De plus, des marchés peu profonds (c’est-à-dire des marchés dont la liquidité est limitée) peuvent amplifier les mouvements des taux de change et entraîner une volatilité excessive. Les marchés des changes ont tendance à être peu profonds dans de nombreux pays de la région, comme en témoignent les écarts importants entre les cours acheteurs et vendeurs.

Les engagements élevés libellés en devises étrangères constituent également une vulnérabilité majeure dans plusieurs économies. En présence d’importantes asymétries de devises dans les bilans, les dépréciations des taux de change peuvent nuire à la santé financière des entreprises et des ménages. Et la faible crédibilité de la banque centrale peut faire en sorte que les variations du taux de change aient un effet plus important sur l’inflation (répercussion élevée).

De telles asymétries de devises et une répercussion élevée peuvent entraîner une évolution de la production et de l’inflation dans des directions opposées à la suite de chocs, aggravant ainsi les arbitrages auxquels les décideurs sont confrontés.

Il est également prouvé que la répercussion du taux de change dans les pays à faible revenu est sensiblement plus élevée que dans les économies plus avancées, ce qui pose un problème particulier compte tenu de la dépendance souvent forte à l’égard des importations de denrées alimentaires et d’énergie.

 

Comment les pays qui présentent de telles vulnérabilités doivent-ils gérer leurs réponses politiques ?

 

Premièrement, il reste important de réduire les vulnérabilités au fil du temps. Cela comprend la réduction des asymétries de bilan ; développer les marchés monétaires et des devises étrangères; et réduire la transmission du taux de change en renforçant la crédibilité de la politique monétaire. Beaucoup de ces domaines sont dans lesquels l’assistance technique du FMI peut être utile.

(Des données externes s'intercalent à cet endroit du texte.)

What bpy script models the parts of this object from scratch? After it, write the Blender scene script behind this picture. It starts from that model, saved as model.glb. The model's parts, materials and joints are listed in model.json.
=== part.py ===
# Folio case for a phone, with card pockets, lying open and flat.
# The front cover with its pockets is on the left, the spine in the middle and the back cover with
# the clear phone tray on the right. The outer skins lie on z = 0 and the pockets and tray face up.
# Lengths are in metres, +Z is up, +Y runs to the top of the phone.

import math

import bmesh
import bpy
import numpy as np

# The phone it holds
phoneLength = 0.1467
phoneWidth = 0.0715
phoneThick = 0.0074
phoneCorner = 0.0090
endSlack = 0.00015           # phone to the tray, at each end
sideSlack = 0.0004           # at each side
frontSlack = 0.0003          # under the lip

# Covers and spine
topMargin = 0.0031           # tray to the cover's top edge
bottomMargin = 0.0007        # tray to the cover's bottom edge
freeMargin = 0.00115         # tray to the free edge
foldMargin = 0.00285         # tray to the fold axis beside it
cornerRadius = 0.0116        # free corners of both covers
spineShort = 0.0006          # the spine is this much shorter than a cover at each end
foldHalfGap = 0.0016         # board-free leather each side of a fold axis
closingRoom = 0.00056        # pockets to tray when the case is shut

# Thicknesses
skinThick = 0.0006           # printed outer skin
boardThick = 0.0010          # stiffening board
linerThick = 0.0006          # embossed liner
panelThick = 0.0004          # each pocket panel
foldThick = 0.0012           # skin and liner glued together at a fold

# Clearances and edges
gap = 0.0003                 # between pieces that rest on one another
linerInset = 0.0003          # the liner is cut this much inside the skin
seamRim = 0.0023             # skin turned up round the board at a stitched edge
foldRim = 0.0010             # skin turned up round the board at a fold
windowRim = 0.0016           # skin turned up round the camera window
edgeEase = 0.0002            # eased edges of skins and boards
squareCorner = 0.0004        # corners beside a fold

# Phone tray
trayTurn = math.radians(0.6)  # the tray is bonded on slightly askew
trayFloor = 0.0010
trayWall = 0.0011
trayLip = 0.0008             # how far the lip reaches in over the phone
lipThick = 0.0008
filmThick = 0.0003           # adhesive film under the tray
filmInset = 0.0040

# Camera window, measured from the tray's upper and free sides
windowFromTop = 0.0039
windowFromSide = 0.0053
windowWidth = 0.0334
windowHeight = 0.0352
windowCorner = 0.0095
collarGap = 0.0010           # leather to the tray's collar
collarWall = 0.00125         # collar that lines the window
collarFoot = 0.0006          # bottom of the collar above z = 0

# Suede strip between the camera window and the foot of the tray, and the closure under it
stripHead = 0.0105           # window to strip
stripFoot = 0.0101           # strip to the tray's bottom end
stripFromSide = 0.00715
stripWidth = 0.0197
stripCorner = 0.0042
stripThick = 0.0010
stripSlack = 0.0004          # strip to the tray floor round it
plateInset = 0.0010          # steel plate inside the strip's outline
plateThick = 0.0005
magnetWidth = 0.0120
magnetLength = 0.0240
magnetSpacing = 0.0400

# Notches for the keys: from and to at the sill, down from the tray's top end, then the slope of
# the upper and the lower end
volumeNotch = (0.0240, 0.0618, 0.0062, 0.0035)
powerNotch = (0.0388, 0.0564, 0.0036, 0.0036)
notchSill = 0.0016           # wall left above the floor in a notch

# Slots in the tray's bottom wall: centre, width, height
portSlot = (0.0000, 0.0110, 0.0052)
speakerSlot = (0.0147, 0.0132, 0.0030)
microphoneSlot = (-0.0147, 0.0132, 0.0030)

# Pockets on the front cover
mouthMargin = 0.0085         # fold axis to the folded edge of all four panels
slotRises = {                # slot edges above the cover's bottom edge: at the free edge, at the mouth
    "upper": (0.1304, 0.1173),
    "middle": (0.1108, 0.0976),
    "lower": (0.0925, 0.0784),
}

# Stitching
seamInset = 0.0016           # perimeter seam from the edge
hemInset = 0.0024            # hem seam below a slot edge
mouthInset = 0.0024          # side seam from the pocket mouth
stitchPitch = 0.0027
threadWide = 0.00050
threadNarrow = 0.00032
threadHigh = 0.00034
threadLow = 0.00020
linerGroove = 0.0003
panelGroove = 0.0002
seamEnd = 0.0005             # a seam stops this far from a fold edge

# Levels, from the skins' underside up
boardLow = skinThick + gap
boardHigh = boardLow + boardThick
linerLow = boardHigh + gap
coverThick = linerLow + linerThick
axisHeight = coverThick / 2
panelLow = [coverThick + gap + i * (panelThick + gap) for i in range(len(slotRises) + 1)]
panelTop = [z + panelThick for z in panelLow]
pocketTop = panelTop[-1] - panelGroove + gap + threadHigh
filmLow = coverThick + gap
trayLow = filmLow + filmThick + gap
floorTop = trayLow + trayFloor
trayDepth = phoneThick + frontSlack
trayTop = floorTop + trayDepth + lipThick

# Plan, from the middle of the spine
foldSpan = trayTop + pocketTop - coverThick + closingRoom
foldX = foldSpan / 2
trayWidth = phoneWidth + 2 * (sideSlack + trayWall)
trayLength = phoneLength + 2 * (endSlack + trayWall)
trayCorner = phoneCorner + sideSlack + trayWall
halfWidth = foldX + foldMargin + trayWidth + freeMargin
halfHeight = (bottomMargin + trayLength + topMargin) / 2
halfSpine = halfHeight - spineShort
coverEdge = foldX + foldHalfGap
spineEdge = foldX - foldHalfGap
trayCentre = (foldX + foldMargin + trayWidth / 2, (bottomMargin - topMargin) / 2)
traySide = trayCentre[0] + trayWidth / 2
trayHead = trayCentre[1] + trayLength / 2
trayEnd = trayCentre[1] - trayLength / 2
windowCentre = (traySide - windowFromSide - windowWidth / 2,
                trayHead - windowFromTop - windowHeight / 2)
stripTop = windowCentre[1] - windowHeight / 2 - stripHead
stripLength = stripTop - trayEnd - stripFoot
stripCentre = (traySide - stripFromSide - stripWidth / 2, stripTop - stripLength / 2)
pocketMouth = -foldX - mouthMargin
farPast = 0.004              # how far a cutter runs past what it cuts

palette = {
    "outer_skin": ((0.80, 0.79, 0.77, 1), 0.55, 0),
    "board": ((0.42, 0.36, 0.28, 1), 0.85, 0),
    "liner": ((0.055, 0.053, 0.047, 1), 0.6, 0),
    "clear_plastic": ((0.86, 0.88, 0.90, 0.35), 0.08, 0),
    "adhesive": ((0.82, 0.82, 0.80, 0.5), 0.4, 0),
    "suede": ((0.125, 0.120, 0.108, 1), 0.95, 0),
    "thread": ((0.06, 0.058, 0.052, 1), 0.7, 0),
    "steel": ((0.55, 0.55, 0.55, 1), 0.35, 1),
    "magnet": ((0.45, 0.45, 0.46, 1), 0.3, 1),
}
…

Mais à court terme, alors que les vulnérabilités restent élevées, les travaux du FMI en vue d’un cadre de politique intégré suggèrent que l’utilisation d’outils supplémentaires peut aider à faciliter les arbitrages politiques à court terme lorsque certains chocs se produisent. En particulier, lorsque les réserves sont suffisantes et que ces outils sont disponibles, l’intervention sur les marchés des changes, les mesures de politique macroprudentielle et les mesures de flux de capitaux peuvent contribuer à renforcer l’autonomie de la politique monétaire, à améliorer la stabilité financière et des prix et à réduire la volatilité de la production.

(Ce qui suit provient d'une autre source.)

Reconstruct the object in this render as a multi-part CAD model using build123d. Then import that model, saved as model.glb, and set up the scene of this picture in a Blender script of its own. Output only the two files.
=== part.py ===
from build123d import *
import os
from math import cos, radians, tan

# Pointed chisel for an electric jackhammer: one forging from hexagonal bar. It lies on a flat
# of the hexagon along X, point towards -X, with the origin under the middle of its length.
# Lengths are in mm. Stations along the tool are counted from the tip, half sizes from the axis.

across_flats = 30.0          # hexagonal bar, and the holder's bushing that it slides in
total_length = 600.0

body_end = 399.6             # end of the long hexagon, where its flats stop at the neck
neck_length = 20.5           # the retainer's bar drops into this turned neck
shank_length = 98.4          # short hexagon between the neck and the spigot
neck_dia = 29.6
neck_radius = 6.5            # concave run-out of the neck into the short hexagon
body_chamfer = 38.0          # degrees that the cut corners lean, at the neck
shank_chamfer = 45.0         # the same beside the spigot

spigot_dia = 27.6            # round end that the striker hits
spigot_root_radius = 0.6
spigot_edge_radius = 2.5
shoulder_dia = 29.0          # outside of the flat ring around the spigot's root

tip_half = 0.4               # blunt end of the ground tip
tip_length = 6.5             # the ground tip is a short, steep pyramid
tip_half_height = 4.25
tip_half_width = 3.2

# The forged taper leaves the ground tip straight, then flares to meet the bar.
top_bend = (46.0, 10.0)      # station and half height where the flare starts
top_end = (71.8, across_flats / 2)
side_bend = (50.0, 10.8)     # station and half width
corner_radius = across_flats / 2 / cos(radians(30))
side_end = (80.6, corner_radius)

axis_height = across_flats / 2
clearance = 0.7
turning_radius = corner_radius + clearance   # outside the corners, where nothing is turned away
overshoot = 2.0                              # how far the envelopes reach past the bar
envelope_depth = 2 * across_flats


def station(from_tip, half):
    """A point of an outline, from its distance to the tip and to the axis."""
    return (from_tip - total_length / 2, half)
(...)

Par exemple, des simulations avec les modèles du cadre suggèrent qu’en réponse à un resserrement brutal des conditions financières mondiales ou à un autre choc financier externe négatif, un pays présentant de telles vulnérabilités pourrait améliorer les résultats économiques immédiats en utilisant une intervention sur les devises pour réduire la dépréciation du taux de change et ainsi limiter l’impact inflationniste et réduire les effets bilantaires négatifs. Cela se traduit par une production plus élevée et une inflation plus faible que ce qui aurait été possible sans l’utilisation de l’instrument de politique supplémentaire.

Pour les banques centrales qui envisagent de telles politiques, cependant, quelques qualificatifs importants s’imposent. Il est important de noter que les outils ne doivent pas être utilisés pour maintenir un taux de change surévalué ou sous-évalué.

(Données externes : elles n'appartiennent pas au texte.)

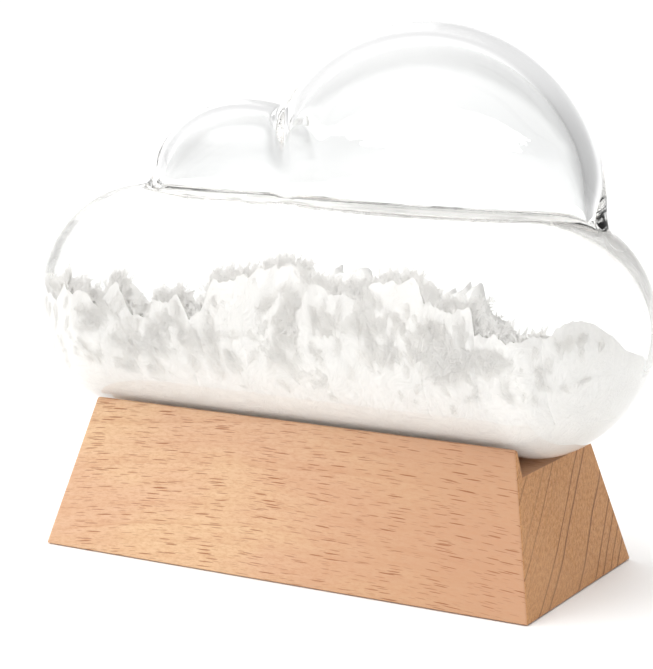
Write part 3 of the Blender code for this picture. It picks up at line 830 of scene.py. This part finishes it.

De plus, bien que des outils supplémentaires puissent aider à atténuer les compromis à court terme, cet avantage doit être soigneusement pesé par rapport aux coûts potentiels à plus long terme. Ces coûts peuvent inclure, par exemple, une réduction des incitations au développement du marché et une gestion appropriée des risques dans le secteur privé.

Communiquer sur l’utilisation conjointe de plusieurs outils dans un cadre plus complexe peut également être très difficile, et l’élargissement de l’ensemble des options politiques peut soumettre les banques centrales à des pressions politiques. Les banques centrales devront donc peser les avantages par rapport aux impacts négatifs potentiels sur leur propre transparence et crédibilité, en particulier dans des circonstances où les cadres politiques ne sont pas encore bien établis.